▶ Task:
Using the listing below, copy exactly the lines from the one containing "Model this object" to the one containing "pitch_angle = 12.0", both lines included, and no others.

-- BEGIN --

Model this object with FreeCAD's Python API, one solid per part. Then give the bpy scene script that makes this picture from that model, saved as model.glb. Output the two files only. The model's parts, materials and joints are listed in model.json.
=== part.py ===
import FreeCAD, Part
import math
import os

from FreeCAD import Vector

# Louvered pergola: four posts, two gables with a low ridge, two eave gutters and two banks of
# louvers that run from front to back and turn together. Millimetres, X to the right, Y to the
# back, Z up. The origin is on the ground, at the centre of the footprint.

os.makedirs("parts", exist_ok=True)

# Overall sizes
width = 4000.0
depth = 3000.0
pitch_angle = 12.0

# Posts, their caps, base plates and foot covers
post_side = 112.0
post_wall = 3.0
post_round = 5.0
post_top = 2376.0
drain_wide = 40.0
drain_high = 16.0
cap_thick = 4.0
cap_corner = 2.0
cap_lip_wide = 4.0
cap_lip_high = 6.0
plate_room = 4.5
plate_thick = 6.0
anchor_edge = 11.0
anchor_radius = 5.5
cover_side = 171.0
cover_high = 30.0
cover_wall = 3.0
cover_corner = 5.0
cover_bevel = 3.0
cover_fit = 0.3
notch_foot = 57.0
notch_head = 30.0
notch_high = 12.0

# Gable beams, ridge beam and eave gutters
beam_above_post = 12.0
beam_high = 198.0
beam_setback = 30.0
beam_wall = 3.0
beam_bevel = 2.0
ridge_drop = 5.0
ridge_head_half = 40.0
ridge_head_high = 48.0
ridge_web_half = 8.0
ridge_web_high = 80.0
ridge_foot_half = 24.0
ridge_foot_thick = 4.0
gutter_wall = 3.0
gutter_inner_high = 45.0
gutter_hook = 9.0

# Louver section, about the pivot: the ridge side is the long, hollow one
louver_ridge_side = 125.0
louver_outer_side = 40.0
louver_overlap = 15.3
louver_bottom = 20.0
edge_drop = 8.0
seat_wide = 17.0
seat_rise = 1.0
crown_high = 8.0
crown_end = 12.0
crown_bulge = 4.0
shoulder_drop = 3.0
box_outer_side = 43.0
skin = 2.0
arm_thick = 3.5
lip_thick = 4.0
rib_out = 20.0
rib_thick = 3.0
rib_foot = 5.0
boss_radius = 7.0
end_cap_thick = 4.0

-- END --
-- BEGIN --

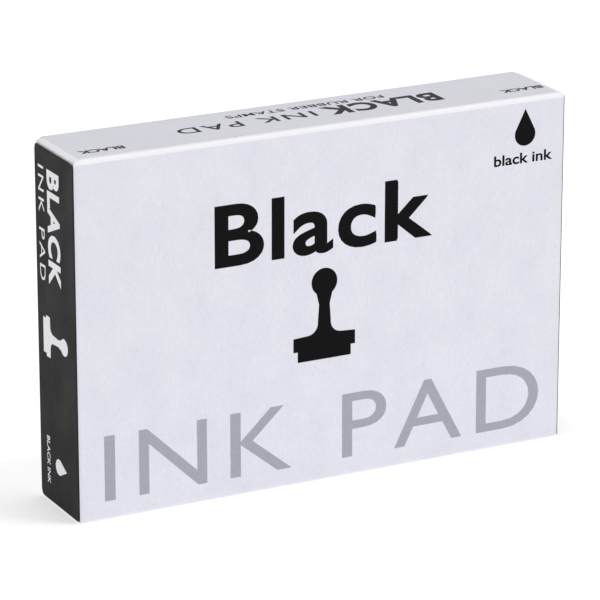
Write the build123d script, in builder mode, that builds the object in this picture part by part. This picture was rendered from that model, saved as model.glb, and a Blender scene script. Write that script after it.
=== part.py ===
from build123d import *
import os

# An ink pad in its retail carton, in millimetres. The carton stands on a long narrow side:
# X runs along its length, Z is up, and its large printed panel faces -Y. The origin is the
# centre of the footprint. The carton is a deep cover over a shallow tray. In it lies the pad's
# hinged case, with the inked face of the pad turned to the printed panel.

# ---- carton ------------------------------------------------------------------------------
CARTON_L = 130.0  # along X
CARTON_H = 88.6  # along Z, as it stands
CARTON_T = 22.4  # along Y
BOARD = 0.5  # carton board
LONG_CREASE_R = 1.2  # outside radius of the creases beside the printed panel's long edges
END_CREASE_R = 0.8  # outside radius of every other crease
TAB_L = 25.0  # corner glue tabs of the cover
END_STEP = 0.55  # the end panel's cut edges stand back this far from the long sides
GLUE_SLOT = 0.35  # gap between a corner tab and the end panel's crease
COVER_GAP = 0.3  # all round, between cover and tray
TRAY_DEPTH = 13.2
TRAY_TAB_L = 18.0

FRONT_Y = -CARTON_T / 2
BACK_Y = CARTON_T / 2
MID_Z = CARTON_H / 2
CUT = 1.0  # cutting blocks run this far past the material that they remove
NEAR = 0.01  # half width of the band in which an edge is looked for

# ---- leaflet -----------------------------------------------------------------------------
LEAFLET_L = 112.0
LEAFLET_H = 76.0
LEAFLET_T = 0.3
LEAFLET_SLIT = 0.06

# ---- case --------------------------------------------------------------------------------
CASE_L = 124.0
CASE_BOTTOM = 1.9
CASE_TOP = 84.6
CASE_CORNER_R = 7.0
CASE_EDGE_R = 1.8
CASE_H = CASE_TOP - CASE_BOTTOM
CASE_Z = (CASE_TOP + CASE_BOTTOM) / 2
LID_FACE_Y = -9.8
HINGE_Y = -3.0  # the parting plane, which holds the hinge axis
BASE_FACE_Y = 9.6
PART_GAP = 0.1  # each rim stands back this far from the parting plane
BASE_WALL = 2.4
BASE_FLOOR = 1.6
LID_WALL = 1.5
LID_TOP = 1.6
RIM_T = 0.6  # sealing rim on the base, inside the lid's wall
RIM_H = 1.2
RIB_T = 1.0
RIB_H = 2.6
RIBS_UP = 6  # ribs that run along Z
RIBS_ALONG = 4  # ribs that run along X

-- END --

▶ Output:
Model this object with FreeCAD's Python API, one solid per part. Then give the bpy scene script that makes this picture from that model, saved as model.glb. Output the two files only. The model's parts, materials and joints are listed in model.json.
=== part.py ===
import FreeCAD, Part
import math
import os

from FreeCAD import Vector

# Louvered pergola: four posts, two gables with a low ridge, two eave gutters and two banks of
# louvers that run from front to back and turn together. Millimetres, X to the right, Y to the
# back, Z up. The origin is on the ground, at the centre of the footprint.

os.makedirs("parts", exist_ok=True)

# Overall sizes
width = 4000.0
depth = 3000.0
pitch_angle = 12.0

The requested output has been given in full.